Eu quase gritei, sim, sou eu, me adota, me leva!!!! Mas fui mais comedida. Em 2 minutos estávamos no carro indo pro chambre d’hôte. O Gérard, nosso anfitrião, nos deu um quarto (um para cada, com cama de casal!) no primeiro andar só nosso, com um banheiro enorme com banheira, nos levou de carro num restaurante para o jantar, nos ofereceu um café da manhã de realeza, enfim, foi um anjo, nada menos.
No dia seguinte nos despedimos e seguimos em tempo firme para o próximo destino – Golinhac, parando pra almoçar e descansar na deslumbrante Estaing.
Mais uma vez já chegamos em Golinhac com a reserva garantida. Nossos anfitriões foram queridíssimos, o jantar e café-da-manhã comunitários com os outros hóspedes foi lendário, o quarto com uma linda vista verde…. oh, Golinhac!
O destino seguinte foi aquele que ganhou nossos corações, e um dos mais lindos dessa etapa: Conques! Também sem palavras pra descrever, compartilho algumas imagens.
A última noite foi especialíssima, graças à hospitabilidade do nosso anfitrião Andrea, do Bio-Gite La Vita è Bella. Depois da calorosa recepção, Andrea nos serviu um dos melhores jantares da semana (com direito a opcão sem glutem), uma pasta feita em casa simplesmente impecável e indescritível de boa, regada a um bom vinho tinto italiano e pão, claro. Andrea tocou piano lindamente, e ainda nos ajudou a procurar passagens de trem ou ônibus de Figeac (nosso destino do dia seguinte) a Paris, de onde voltaríamos para Copenhague. O café da manhã no dia seguinte foi igualmente divino. Um querido e altamente recomendado.
A passagem de Figeac para Paris não foi encontrada pela internet, e eu meio nervosa, meio (ainda) confiante, tinha (quase) certeza que, chegando na estação do trem em Figeac, não seria problema algum comprá-la num guichet. Pesquisando com Andrea, antes de deixarmos o albergue, vimos que tinha um horário de trem às 13:45 (ou alguma coisa perto disso). Então o plano era apertar o passo e chegar em Figeac a tempo de pegar esse trem.
Mal paramos pra descansar. Foi praticamente uma corrida de 25km – com algumas subidas e descidas, e muito calor! Quando entramos na cidade antes da uma hora, comemoramos o sucesso da expedição e nos dirigimos à gare, tranquilíssimas 🙂
Chegando lá, descobrimos que a comemoração tinha vindo cedo demais. Havia mais um desafio a ser vencido: a estação estava queimada e abandonada! Mega cansadas que estávamos, precisamos nos recuperar do choque rapidamente e encarar a realidade.
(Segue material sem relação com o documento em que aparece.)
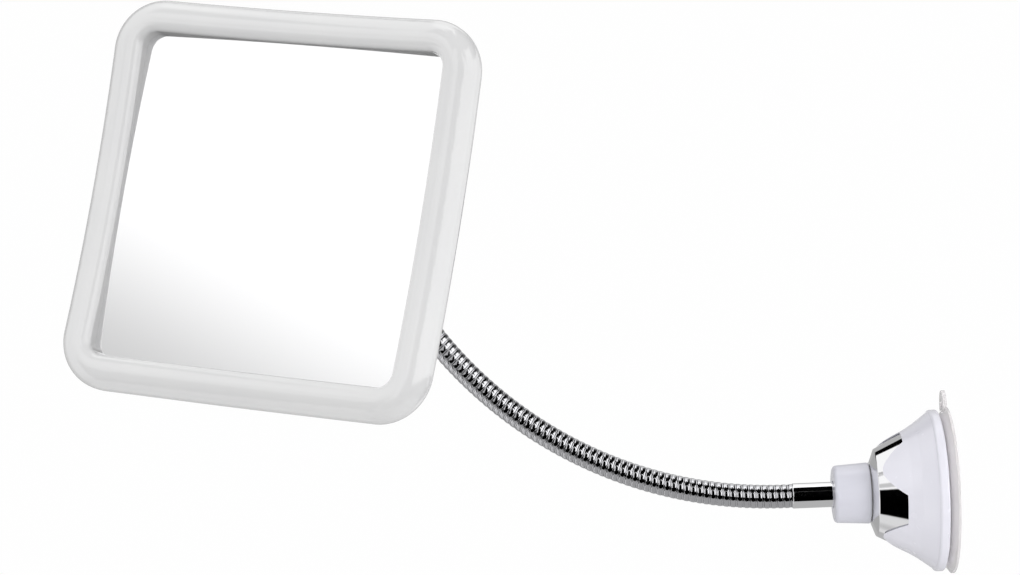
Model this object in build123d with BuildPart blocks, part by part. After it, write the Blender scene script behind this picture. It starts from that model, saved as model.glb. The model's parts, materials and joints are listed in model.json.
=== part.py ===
from build123d import *
from math import acos, asin, atan, cos, degrees, hypot, radians, sin, tan
import os

# Shower mirror on a gooseneck with a screw-tightened suction cup. Millimetres.
# The origin is the centre of the cup's sealing face. The wall is the plane X = 0,
# the part lies on its -X side, +Z is up and the mirror looks towards -Y.

# Clearances
fit = 0.1
free_gap = 0.3
overrun = 1.0

# Suction cup
cup_radius = 35.0
cup_seal_width = 5.0
cup_edge_height = 1.0
cup_neck_radius = 31.0
cup_neck_height = 3.9
cup_back_radius = 28.0
cup_back_height = 4.9
cup_boss_radius = 11.0
cup_boss_roof = 2.4
cup_boss_floor = 2.4
cup_root_radius = 12.5
cup_root_height = 6.4
cavity_height = 2.8
cavity_roof_radius = 9.0
tab_width = 12.0
tab_length = 7.0
tab_thickness = 1.6
tab_pip_radius = 1.2
tab_pip_height = 0.6

# Stud
stud_radius = 4.0
stud_flats = 6.8
anchor_radius = 8.0
anchor_thickness = 2.8
stud_travel = 2.5
spigot_radius = 3.0
spigot_length = 9.0

# Pressure cover
rim_radius = 34.0
rim_start = 4.3
rim_end = 7.9
rim_round = 1.3
rim_step = 0.5
cover_wall = 2.0
cover_shoulder_radius = 28.4
cover_shoulder_height = 14.6
cover_neck_height = 18.4
web_thickness = 2.6
lobe_count = 4
lobe_turn = 30.0
lobe_wall = 0.8
lobe_reach = 29.7
window_depth = 20.5
lobe_half_angle = 30.0
lobe_tip_radius = 19.95
lobe_tip_round = 12.0
lobe_flank_reach_share = 1.3

# Chrome cone
cone_base_radius = 24.8
cone_base_height = 19.3
cone_skirt_height = 17.5
cone_rim_radius = 18.35
cone_rim_height = 31.7
cone_face_radius = 13.0
cone_face_height = 33.7
cone_wall = 1.6
cone_edge_round = 0.6
cone_boss_radius = 2.8

# Cone screws
screw_radius = 1.5
screw_head_radius = 2.7
screw_head_height = 1.7
screw_length = 12.0
screw_circle_radius = 15.2
screw_slot_width = 0.8
screw_slot_depth = 0.8

# Lock knob, its insert and washer
knob_back_radius = 12.9
knob_front_radius = 12.0
knob_end = 49.2
knob_round = 1.6
insert_radius = 7.5
insert_length = 10.0
insert_collar_radius = 9.0
insert_collar_thickness = 1.5
washer_radius = 11.0
washer_bore_radius = 5.4
washer_thickness = 1.2

# Ferrules
ferrule_radius = 5.3
ferrule_back = 48.0
ferrule_end = 66.5
ferrule_round = 0.5
head_ferrule_length = 18.0

# Gooseneck: straight lead, an arc in the vertical plane, then an arc towards the viewer
lead_length = 3.6
rise_radius = 179.5
rise_angle = 53.3
curl_radius = 67.9
curl_roll = -10.1
link_count = 10
ribs_per_link = 9
rib_pitch = 2.8
rib_crest_radius = 5.0
rib_root_radius = 4.45
rib_crest_share = 0.45
rib_slope_share = 0.12
hose_bore_radius = 2.6
nose_radius = 4.1
nose_fit = 0.15
neck_bend_limit = 14.0
tail_length = 9.0

# Head: placed on the end of the gooseneck
glass_distance = 50.7
head_roll = -7.8
head_size = 160.0
head_corner = 21.0
head_thickness = 16.4
dish_radius = 690.0
dish_rise = 1.2
front_round = 8.0
back_round = 7.0
bezel_border = 13.75
opening_size = head_size - 2 * bezel_border
opening_corner = 6.0
lip_round = 3.6
bezel_back = 5.0
bezel_wall = 2.4
border_hollow = 1.5
plate_overlap = 2.75
plate_size = opening_size + 2 * plate_overlap
plate_thickness = 3.0
plate_corner = 8.0
plate_rib = 1.6
pad_inset = 9.0
pad_size = plate_size - 2 * pad_inset
pad_thickness = 1.0
pad_corner = 8.0
support_inset = 3.0
support_wall = 2.0
gasket_inset = 0.3
gasket_width = 1.8
gasket_thickness = 1.1
shell_wall = 2.4

# Ball joint on the back of the head
ball_radius = 7.0
ball_distance = 29.0
ball_fit = 0.1
ball_shank_radius = 3.2
ball_tilt_limit = 20.0
mouth_spare_angle = 3.0
liner_wall = 1.9
socket_wall = 2.6
socket_roof = 2.4
socket_skirt = 2.2
nut_wall = 2.6
nut_lip = 1.2
nut_grip = 4.0
nut_notch_count = 12
nut_notch_radius = 1.2
tail_radius = 2.6
clip_groove_depth = 0.6
clip_width = 2.0
clip_thickness = 0.8
clip_mouth = 2.6

# Cover screws, two to a side
cover_screw_radius = 1.5
cover_screw_head_radius = 2.7
cover_screw_head_height = 1.4
cover_screw_length = 6.5
cover_screw_side = 40.0
cover_screw_seat = 2.8
cover_post_radius = 3.0
cover_post_inset = 7.7

os.makedirs("parts", exist_ok=True)
made = []


def save(part, label):
    part.label = label
    made.append(label)
    export_step(part, f"parts/{label}.step")
    print(label, round(part.volume), len(part.solids()))


def outline(points):
    """A closed outline in the plane that holds the cup's axis: (height off the wall, radius)."""
    Polygon(*[(-height, radius) for height, radius in points], align=None)


def across(height):
    """The plane across the cup's axis at a height off the wall, facing away from the wall."""
    return Plane((-height, 0, 0), x_dir=(0, -1, 0), z_dir=(-1, 0, 0))


def spun(vector, axis, angle):
    return Vector(*vector).rotate(Axis((0, 0, 0), tuple(axis)), angle)


# The gooseneck's line: a straight lead, the rise, then the curl
hose_length = link_count * ribs_per_link * rib_pitch
hose_start = Vector(-ferrule_end, 0, 0)
rise_start = hose_start + Vector(-lead_length, 0, 0)
rise_length = radians(rise_angle) * rise_radius
rise_centre = rise_start + Vector(0, 0, rise_radius)
rise_end = rise_centre + spun((0, 0, -rise_radius), (0, 1, 0), rise_angle)
rise_direction = spun((-1, 0, 0), (0, 1, 0), rise_angle)
rise_normal = spun((0, 0, 1), (0, 1, 0), rise_angle)
curl_inward = Vector(0, -cos(radians(curl_roll)), 0) + rise_normal * sin(radians(curl_roll))
curl_normal = rise_direction.cross(curl_inward)
curl_centre = rise_end + curl_inward * curl_radius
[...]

Assim, descemos uma rua em forma de ladeira íngreme de pouco mais de um quilômetro rumo ao centro, onde havia um centro de informações turísticas. Acreditávamos que ali conseguiríamos comprar alguma passagem pra Paris, ainda que não fosse de trem, mas de ônibus, carroça, skate, valia tudo!
O Centro de Informações estava fechado pra almoço, mas abriria em poucos minutos. Nesse momento, um pequeno, discreto desespero começou a bater na porta. Perguntas começaram a passar pela minha cabeça. E se? E se? Estávamos num sábado. Nosso voo de Paris pra Copenhague era segunda de manhã.
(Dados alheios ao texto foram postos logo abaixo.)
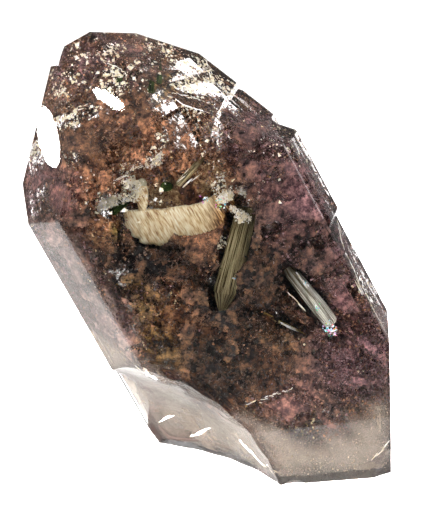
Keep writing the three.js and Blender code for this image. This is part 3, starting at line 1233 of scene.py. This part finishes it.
def rainbow_material():
    """Films of gas in hair cracks: thin, bright, each of one clean colour of the rainbow."""
    stops = (
        (0.1, linear("#ffffff")),
        (0.3, linear("#5fd8f2")),
        (0.45, linear("#7df08a")),
        (0.6, linear("#ffb24a")),
        (0.75, linear("#e04fd0")),
        (0.9, linear("#ffffff")),
    )
    return flaky_material("rainbow_film", 3200.0, stops, 0.2)


def build_films():
    """The rainbow films by the tourmalines, as one mesh of small flakes."""
    rng = np.random.default_rng(6)
    places = [
        sealed_place((x + rng.normal(0, reach / 2), y + rng.normal(0, reach / 2)), depth)
        for x, y, reach, number, depth in RAINBOW_FILMS
        for _ in range(number)
    ]
    flake_mesh(
        "rainbow_films", np.array(places), 0.2, 0.55, 0.25, rainbow_material(), rng, FLECK_FACING
    )


# How many grooves of each fineness run along a tourmaline.
GROOVES_AROUND = (11, 17, 23, 31, 41)


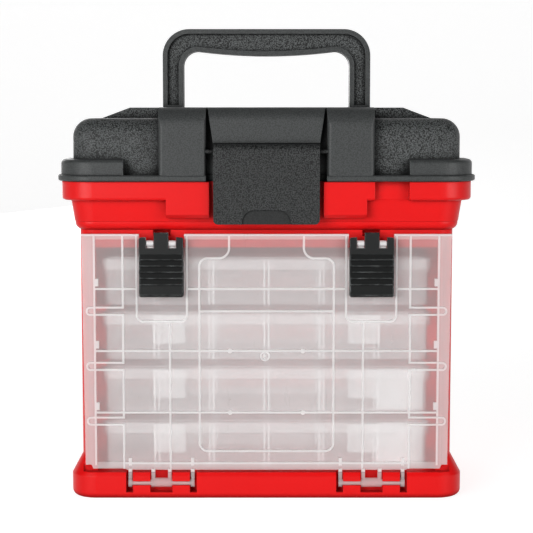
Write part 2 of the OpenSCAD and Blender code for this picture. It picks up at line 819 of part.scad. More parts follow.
// Pins of the two door latches, held in the door's ears
module door_latch_pins() {
    reach = door_latch_w / 2 - 2;
    color(clear) both_sides() bar_x(door_latch_x - reach, door_latch_x + reach,
        door_latch_y, door_latch_z, door_latch_pin);
}

// Wedge across a door latch that rises from its skin to a lip below
module grip(w, h) {
    out = 1.4;
    lip = 0.4;
    translate([-w / 2, 0, 0]) rotate([90, 0, 90]) linear_extrude(w)
        polygon([[eps, 0], [0, 0], [-out, 2 * lip - h], [-out, lip - h], [0, lip / 2 - h],
            [eps, lip / 2 - h]]);
}

// Door latch: tongue and prongs parted by open notches, wedges to pull it by and side walls
module door_latch() {
    x = door_latch_w / 2;
    front = -door_latch_t / 2;
    skin = 1.8;
    foot = -door_latch_l;
    prong = ear_x + ear_w / 2 + run_gap;
    notch_z = -ear_drop + 1.6;
    grips = 5;
    grip_top = -6.7;
    grip_h = 4;
    lip_h = 6.8;
    color(black) translate([door_latch_x, door_latch_y, door_latch_z]) difference() {
        union() {
            upright(front + skin, front)
                translate([0, (door_latch_top + foot) / 2]) plan(2 * x, door_latch_top - foot, 1.5);
            both_sides() block([x - 1.6, front + eps, foot + 1], [x, -front, door_latch_top - 2]);
            bar_x(-x, x, 0, 0, door_latch_t);
            block([-tongue_w / 2, front, 0], [tongue_w / 2, front + 3, 7]);
            for (k = [0 : grips]) translate([0, front, grip_top - grip_h * k])
                grip(2 * x - 1, k < grips ? grip_h : lip_h);
        }
        bar_x(-door_latch_w, door_latch_w, 0, 0, door_latch_pin + 2 * pin_fit);
        both_sides() block([tongue_w / 2, front - 1, notch_z], [prong, 1 - front, door_latch_top + 3]);
    }
}

// Places a child of utility box k, counted from the bottom, in the rack
module in_rack(k) {
    translate([0, 0, floor_z + run_gap + (k - 1) * box_pitch]) children();
}

// Solid on a rounded plan between two heights
module slab(w, d, r, z0, z1) {
    translate([0, 0, z0]) linear_extrude(z1 - z0) plan(w, d, r);
}

// Tray of a utility box: two rows parted by a middle wall, with slots for the dividers
module box_tray(k) {
    fin = 1;
    flange_z = box_h - band_h - run_gap;
    lug_h = 11.6;
    rear = box_d / 2;
    color(clear) in_rack(k) {
        difference() {
            union() {
                slab(tray_w, tray_d, box_r - 2, 0, tray_h);
                slab(box_w - 1, box_d - 1, box_r - 0.5, flange_z - 1.6, flange_z);
                both_sides() {
                    for (s = [-1, 1]) translate([box_latch_x + s * (box_latch_w / 2 - 2), 0, flange_z])
                        block([-1, -box_d / 2 - 1.5, -lug_h], [1, -tray_d / 2 + eps, -1]);
                    block([box_hinge[0], tray_d / 2 - eps, flange_z - 6],
                        [box_hinge[1], rear + box_hinge_out, flange_z]);
                }
            }
            slab(tray_w - 2 * box_wall, tray_d - 2 * box_wall, box_r - 2 - box_wall, box_wall, box_h);
        }
        difference() {
            union() {
                block([-tray_w / 2 + eps, -mid_t / 2, box_wall - eps],
                    [tray_w / 2 - eps, mid_t / 2, tray_h - 0.8]);
                for (x = [-2 : 2], s = [-1, 1]) {
                    x0 = x * slot_pitch + s * (slot_gap + fin) / 2 - fin / 2;
                    for (y = [-bay_half, bay_half]) block([x0, y - fin, box_wall - eps],
                        [x0 + fin, y + fin, tray_h - 3]);
                    block([x0, -mid_t / 2 - fin, box_wall - eps], [x0 + fin, mid_t / 2 + fin, tray_h - 3]);
                }
            }
            difference() {
                slab(box_w + 9, box_d + 9, box_r, -1, box_h);
                slab(tray_w - 1, tray_d - 1, box_r - 2.5, -2, box_h + 1);
            }
        }
    }
}

// Lid of a utility box: thin plate with a raised field, skirt and rear hinge tongues
module box_lid(k) {
    skirt = 1.4;
    band_z = box_h - band_h;
    color(clear) in_rack(k) {
        difference() {
            union() {
                slab(box_w, box_d, box_r, band_z, box_h - 0.6);
                slab(box_w - 8, box_d - 8, box_r - 3, box_h - 1, box_h);
            }
            slab(box_w - 2 * skirt, box_d - 2 * skirt, box_r - skirt, band_z - 1, box_h - box_wall);
        }
        both_sides() block([box_hinge[0], box_d / 2 - eps, band_z],
            [box_hinge[1], box_d / 2 + box_hinge_out, box_h - 2]);
    }
}

// Snap latch of a utility box: grip plate, top hook over the lid's band and a foot on its lugs
module box_latch(k) {
    top = box_h - 1;
    foot = box_h - box_latch_h;
    front = box_latch_y - 1.5 - box_latch_t;
    color(clear) in_rack(k) translate([box_latch_x, 0, 0]) {
        upright(front + box_latch_t, front) translate([0, (top + foot) / 2])
            plan(box_latch_w, top - foot, 1.5);
        block([-box_latch_w / 2 + 1.5, front + eps, top - 2], [box_latch_w / 2 - 1.5, box_latch_y, top]);
        for (z = [foot + 4 : 3 : foot + 10]) block([-box_latch_w / 2 + 2, front - 0.6, z],
            [box_latch_w / 2 - 2, front + eps, z + 1.2]);
    }
}

// Loose dividers of one box, and in the two lower boxes a row of short spares at the front right
module dividers(k) {
    spare_w = slot_pitch - 5;
    spare_x = tray_w / 2 - box_wall - spare_w - 1.5;
    color(clear) in_rack(k) {
        for (x = [-1, 1], s = [-1, 1])
            translate([x * slot_pitch, s * (mid_t / 2 + bay_half) / 2, box_wall])
                block([-divider_t / 2, -divider_l / 2, 0], [divider_t / 2, divider_l / 2, divider_h]);
        if (k < 3) for (n = [0 : 5])
            translate([spare_x, -bay_half + 2 + n * (divider_t + run_gap), box_wall])
                cube([spare_w, divider_t, divider_h]);
    }
}

rack_housing();
upper_bin();
lid_hinge_pins();
lid_shell();
handle_pivots();
carry_handle();
lid_latch_pin();
lid_latch();
door_panel();
door_latch_pins();
mirror([1, 0, 0]) door_latch();  // door_latch_left
door_latch();  // door_latch_right
for (k = [1 : 4]) {
    box_tray(k);
    box_lid(k);
    mirror([1, 0, 0]) box_latch(k);
    box_latch(k);
    dividers(k);
}
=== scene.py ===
import json
from math import radians

import bpy
from bpy.props import FloatProperty, FloatVectorProperty, PointerProperty
from bpy.types import Operator, Panel, PropertyGroup
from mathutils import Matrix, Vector


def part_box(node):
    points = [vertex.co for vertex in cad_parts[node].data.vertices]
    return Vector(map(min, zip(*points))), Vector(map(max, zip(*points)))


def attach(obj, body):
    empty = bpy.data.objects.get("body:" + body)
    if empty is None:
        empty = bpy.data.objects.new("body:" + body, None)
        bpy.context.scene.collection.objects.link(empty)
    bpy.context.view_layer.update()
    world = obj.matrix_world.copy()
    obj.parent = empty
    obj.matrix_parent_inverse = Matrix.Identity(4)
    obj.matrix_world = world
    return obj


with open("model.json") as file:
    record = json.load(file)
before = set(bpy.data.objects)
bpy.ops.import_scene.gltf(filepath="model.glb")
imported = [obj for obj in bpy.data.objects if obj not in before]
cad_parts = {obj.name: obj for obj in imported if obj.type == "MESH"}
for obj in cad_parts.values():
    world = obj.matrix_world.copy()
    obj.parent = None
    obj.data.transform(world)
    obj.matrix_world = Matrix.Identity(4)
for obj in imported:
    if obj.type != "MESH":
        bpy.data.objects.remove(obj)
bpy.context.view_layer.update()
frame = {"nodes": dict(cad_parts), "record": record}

bl_info = {
    "name": "Fishing Tackle Cabinet",
    "version": (1, 0, 0),
    "blender": (4, 5, 0),
    "location": "View3D > Sidebar > Tackle Cabinet",
    "description": "Finishes, small mouldings, studio and camera for a fishing tackle cabinet",
    "category": "Object",
}

MM = 0.001
BOXES = (1, 2, 3, 4)

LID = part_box("lid_shell")
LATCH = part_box("lid_latch")
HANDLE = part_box("carry_handle")
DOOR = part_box("door_panel")
EDGE = Vector((MM, MM, MM))
RIM_FOOT = next(joint["pos_m"][2] for joint in frame["record"]["behaviour"]["joints"]
                if joint["name"] == "lid_hinge")


def paint(red, green, blue):
    """A colour given as it shows on screen, 0 to 255, in Blender's linear values"""
    def linear(level):
        level /= 255
        return level / 12.92 if level <= 0.04045 else ((level + 0.055) / 1.055) ** 2.4
    return (linear(red), linear(green), linear(blue))


# ---------------------------------------------------------------- settings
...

Uma da tarde em ponto nos debruçamos no guichê explicando nossa situação pra senhorinha que procurava, procurava, procurava alguma saída pra gente na tela de seu computador. E falava: não tem nenhuma passagem pra hoje…. nem pra amanhã…. nem pra segunda-feira. Nem ônibus, nem trem, nem carroça. E hotel aqui? Hotel também não tem. Nosso destino parecia ser o banco da praça, mais uma vez. No exato momento em que, resignadas, nos dirigíamos para a saída, uma nova atendente surge de trás de uma porta que estava fechada até então. Ela perguntou se podia ajudar e a senhorinha explicou nosso drama. Em dois minutos essa mulher tomou controle do computador e de nossas vidas. E deu o veredicto: vocês precisam pegar o ônibus pra Toulouse, que sai daqui a 10 minutos lá da estação de trem queimada, e chegando em Toulouse vocês vão pegar o avião pra Paris. É a única saída.
Já estávamos saindo correndo porta afora nesse momento, agora empenhando todas as nossas forças 1 km ladeira acima até a estação, carregando mochila, desespero e esperança ao mesmo tempo, até avistarmos o ônibus e literalmente pularmos pra dentro dele, arfando, com o pulso a mil. Um segundo depois o motorista deu partida – estávamos indo pra Toulouse.
Já no ônibus compramos 2 das últimas 4 vagas no voo das 8 da noite para Paris, que partiu lotado 🙂
No fim tudo dá certo, já disse um filósofo que se ainda não deu certo, é porque ainda não acabou!